I’m not telling you to quit your job and start a side hustle (though side projects are indeed great vehicles for compounding). I’m suggesting that when you make choices, think one step further:

“After I finish this, will it continue generating value for me?”

  • Learning English: memorizing vocabulary is linear, but organizing your notes into published content — that compounds.
  • Working on projects: finishing one for your company is a dead end, but turning your experience into articles or open-source projects — that compounds.
  • Socializing: dinners and drinks are one-time events, but consistently publishing valuable content online and building a personal brand — that compounds.

It’s not about what you do, but how you do it.

The Minimum Compounding Unit: Post One Piece of Content Daily

If you don’t know where to start, here’s my suggestion: post one piece of content every day.

A tweet, a short video, a blog post, a podcast clip — the format doesn’t matter. What matters is that you’re continuously “depositing” things onto the internet.

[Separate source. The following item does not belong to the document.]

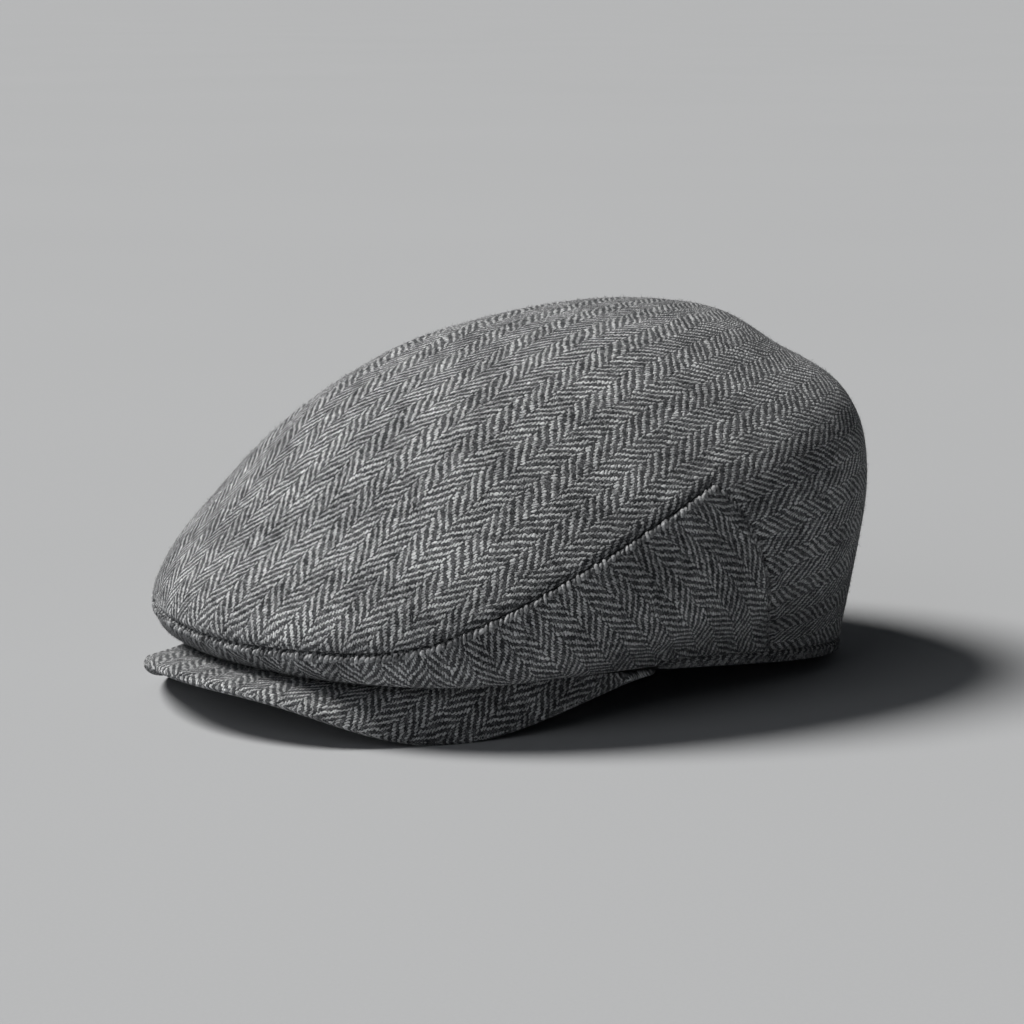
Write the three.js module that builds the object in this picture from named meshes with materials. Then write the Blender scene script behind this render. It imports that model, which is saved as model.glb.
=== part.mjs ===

Each piece of content is a tiny asset. Individually, it might be worthless. But stack up 100, 500, 1,000 pieces and you’ll find:

  • You’ve built a degree of influence
  • People start reaching out to collaborate
  • Some of your content becomes long-tail traffic entry points
  • Your understanding of your domain keeps deepening

That’s compounding. Not overnight riches, but gradual accumulation until quantity transforms into quality.

Final Thoughts

Back to the opening question: is what you do every day driving linear or exponential growth?

If the answer is linear, consider whether you could redirect some of that time toward things with compound effects.

It doesn’t take much. Even just one hour a day spent on something that “keeps generating value after it’s done” — look back a year from now, and you’ll thank yourself.

The best time to start compounding was ten years ago. The second best time is now.